Personal information
- Born: 29 March 1994 (age 32)

Sailing career
- Sport: Sailing

Medal record
Sailing
Representing Austria
Olympic Games
| Gold medal – first place | 2024 Paris | 470 mixed |
World Championships
| Gold medal – first place | 2014 Santander | 470 |
| Gold medal – first place | 2015 Haifa | 470 |
| Silver medal – second place | 2013 La Rochelle | 470 |

= Lara Vadlau =

Austrian sailor

Lara Vadlau (born 29 March 1994) is an Austrian competitive sailor.

== Early life and career ==
She was born in Feldbach, Austria, on 29 March 1994. At the 2012 Summer Olympics, she competed in the women's 470 class where, alongside crewmate Eva-Maria Schimak, she finished 20th. In the 2024 Summer Olympics, Vadlau won the gold medal in the Mixed 470 event with Lukas Mähr.

== Personal life ==
Vadlau was in a relationship with German football player Lea Schüller.

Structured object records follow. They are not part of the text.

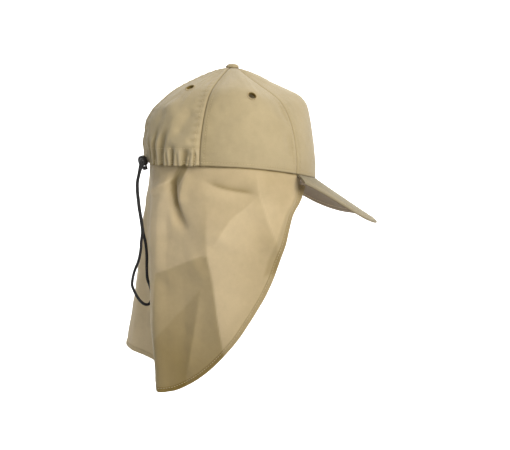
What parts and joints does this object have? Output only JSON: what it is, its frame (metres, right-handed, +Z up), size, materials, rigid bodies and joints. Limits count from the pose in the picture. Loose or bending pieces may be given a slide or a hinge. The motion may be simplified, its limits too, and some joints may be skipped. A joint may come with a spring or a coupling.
{
  "type": "neck flap cap",
  "caption": "Panelled sun cap with a long curved peak, a neck flap round the sides and back, vent eyelets, and a gathered back drawn in by a cord with a sprung lock.",
  "frame": {"origin": "middle of the head opening, at the mean height of the crown's bottom edge", "axes": "+X forwards over the peak, +Y to the wearer's left, +Z up through the crown"},
  "size_m": [0.2941, 0.1722, 0.3654],
  "materials": {
    "khaki_cloth": "matt cotton twill",
    "khaki_thread": "close satin stitch",
    "black_plastic": "satin",
    "black_cord": "braided elastic"
  },
  "bodies": {
    "cap": {"crown_front_right": "khaki_cloth", "crown_front_left": "khaki_cloth", "crown_side_right": "khaki_cloth", "crown_side_left": "khaki_cloth", "crown_back_right": "khaki_cloth", "crown_back_left": "khaki_cloth", "top_button": "khaki_cloth", "peak": "khaki_cloth", "neck_flap": "khaki_cloth", "eyelet_side_right": "khaki_thread", "eyelet_side_left": "khaki_thread", "eyelet_back_right": "khaki_thread", "eyelet_back_left": "khaki_thread", "cord_lock_body": "black_plastic", "drawcord": "black_cord"},
    "plunger": {"cord_lock_plunger": "black_plastic"}
  },
  "joints": [
    {"name": "plunger press", "type": "slide", "parent": "cap", "child": "plunger", "axis": [-0.2782, 0.0899, 0.9563], "range_m": [0, 0.0025], "stiffness_N_per_m": 600, "springref_m": -0.001}
  ]
}
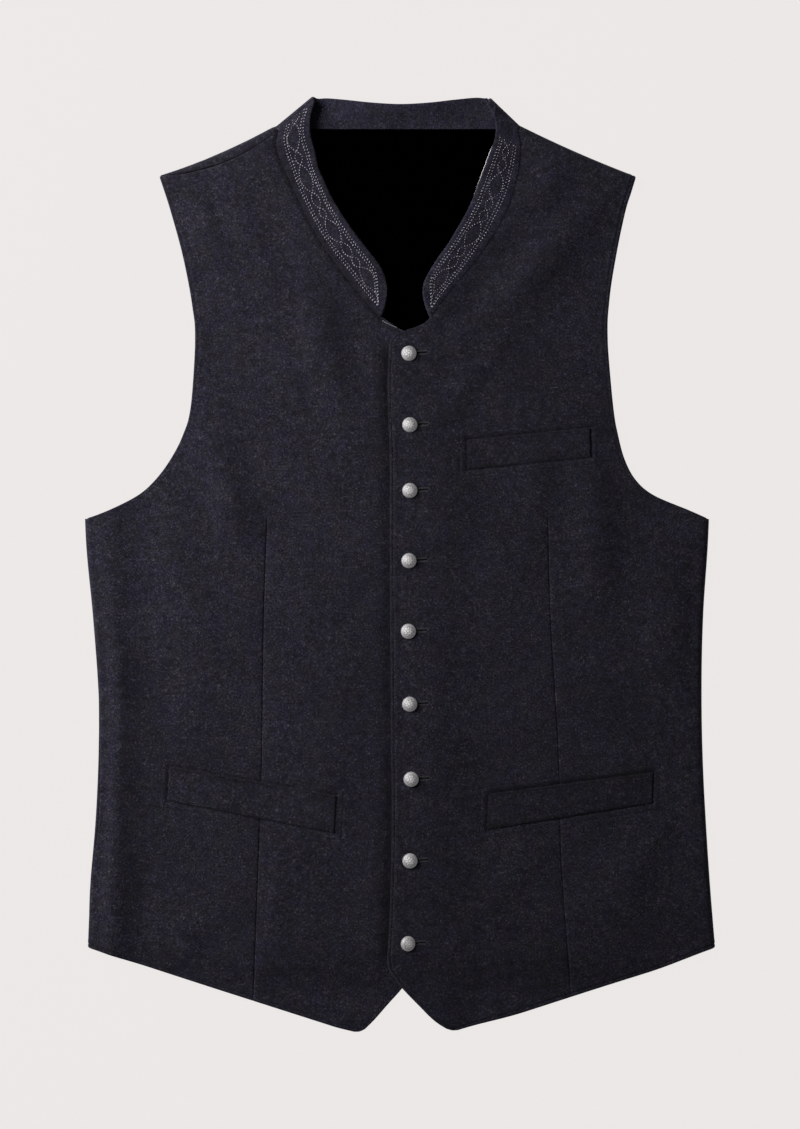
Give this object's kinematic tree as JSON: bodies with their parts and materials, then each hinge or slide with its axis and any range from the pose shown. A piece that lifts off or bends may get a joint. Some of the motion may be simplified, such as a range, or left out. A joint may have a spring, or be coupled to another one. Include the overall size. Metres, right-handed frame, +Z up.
{
  "type": "embroidered folk vest",
  "caption": "Sleeveless wool folk vest laid flat, buttoned front with domed metal buttons, pointed hem, welt pockets and an embroidered stand collar.",
  "frame": {"origin": "on the surface the vest lies on, under the centre of its bounding box", "axes": "+X towards the wearer's left, +Y from hem to shoulders, +Z up out of the surface, so the front faces +Z"},
  "size_m": [0.4906, 0.7285, 0.0156],
  "materials": {
    "wool": "dark navy-charcoal heathered wool, matt",
    "wool_collar": "the same wool, with running-stitch embroidery in silver-mauve thread on its outer face",
    "lining_black": "plain black lining",
    "button_metal": "antiqued silver-coloured metal with a shallow all-over relief"
  },
  "bodies": {
    "root": {"back_panel": "wool", "back_lining": "lining_black", "front_right": "wool", "front_left": "wool", "collar": "wool_collar", "welt_chest": "wool", "welt_right": "wool", "welt_left": "wool", "button_1": "button_metal", "button_2": "button_metal", "button_3": "button_metal", "button_4": "button_metal", "button_5": "button_metal", "button_6": "button_metal", "button_7": "button_metal", "button_8": "button_metal", "button_9": "button_metal"}
  },
  "joints": []
}
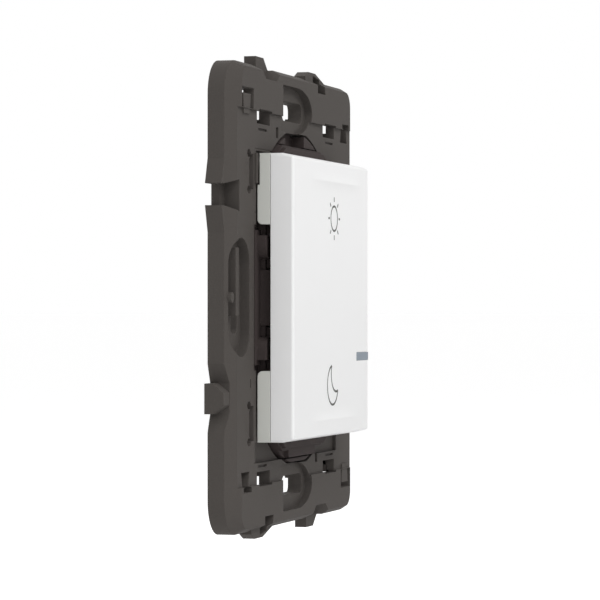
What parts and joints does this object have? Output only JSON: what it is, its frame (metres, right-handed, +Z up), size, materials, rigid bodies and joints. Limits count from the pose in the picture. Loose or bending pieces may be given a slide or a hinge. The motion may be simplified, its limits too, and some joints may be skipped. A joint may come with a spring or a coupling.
{
  "type": "wireless remote wall switch",
  "caption": "Flat wireless wall switch: square rocking key on a battery radio module clipped in a moulded support frame with screw slots, windows and coupling hooks.",
  "frame": {"origin": "middle of the back face that lies on the wall", "axes": "+Z up, front faces -Y, +X to the right seen from the front"},
  "size_m": [0.0742, 0.0098, 0.0754],
  "materials": {
    "frame_plastic": "fine matt moulded surface",
    "module_plastic": "fine matt moulded surface",
    "carrier_plastic": "satin",
    "key_plastic": "satin gloss",
    "lens_plastic": "satin",
    "cell_steel": "bright nickel",
    "contact_metal": "plated",
    "screw_steel": "zinc plated",
    "board_laminate": "solder mask",
    "chip_resin": "moulded resin",
    "led_resin": "clear resin",
    "plunger_plastic": "moulded"
  },
  "bodies": {
    "base": {"support_frame": "frame_plastic", "module_base": "module_plastic", "module_cover": "module_plastic", "coin_cell": "cell_steel", "positive_contact": "contact_metal", "negative_contact": "contact_metal", "circuit_board": "board_laminate", "board_screws": "screw_steel", "radio_chip": "chip_resin", "crystal": "cell_steel", "indicator_led": "led_resin", "board_parts": "chip_resin", "antenna": "contact_metal", "upper_switch_body": "chip_resin", "lower_switch_body": "chip_resin"},
    "rocker": {"rocker_carrier": "carrier_plastic", "rocker_key": "key_plastic", "indicator_lens": "lens_plastic"},
    "upper_plunger": {"upper_switch_plunger": "plunger_plastic"},
    "lower_plunger": {"lower_switch_plunger": "plunger_plastic"},
    "door": {"battery_door": "module_plastic"}
  },
  "joints": [
    {"name": "rocker_tilt", "type": "hinge", "parent": "base", "child": "rocker", "pos_m": [0, -0.0042, 0], "axis": [1, 0, 0], "range_deg": [-1.5, 1.5], "stiffness_Nm_per_rad": 0.8},
    {"name": "upper_press", "type": "slide", "parent": "base", "child": "upper_plunger", "axis": [0, 1, 0], "range_m": [-0.0004, 0.0004]},
    {"name": "lower_press", "type": "slide", "parent": "base", "child": "lower_plunger", "axis": [0, 1, 0], "range_m": [-0.0004, 0.0004]},
    {"name": "door_turn", "type": "hinge", "parent": "base", "child": "door", "pos_m": [0, 0, 0], "axis": [0, 1, 0], "range_deg": [0, 30]}
  ],
  "couplings": [
    {"joint": "upper_press", "follows": "rocker_tilt", "m_per_rad": -0.0136},
    {"joint": "lower_press", "follows": "rocker_tilt", "m_per_rad": 0.0136}
  ]
}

In 2023, Vadlau earned her degree in medicine while continuing to compete at the highest level in sailing. She completed her medical studies during hospital rotations and Olympic training camps, often studying between sailing sessions and during breaks on hospital shifts. Reflecting on her dual pursuit, Vadlau said, “I wanted to become Olympic Sailing Champion as a doctor to prove to the world that it’s possible.”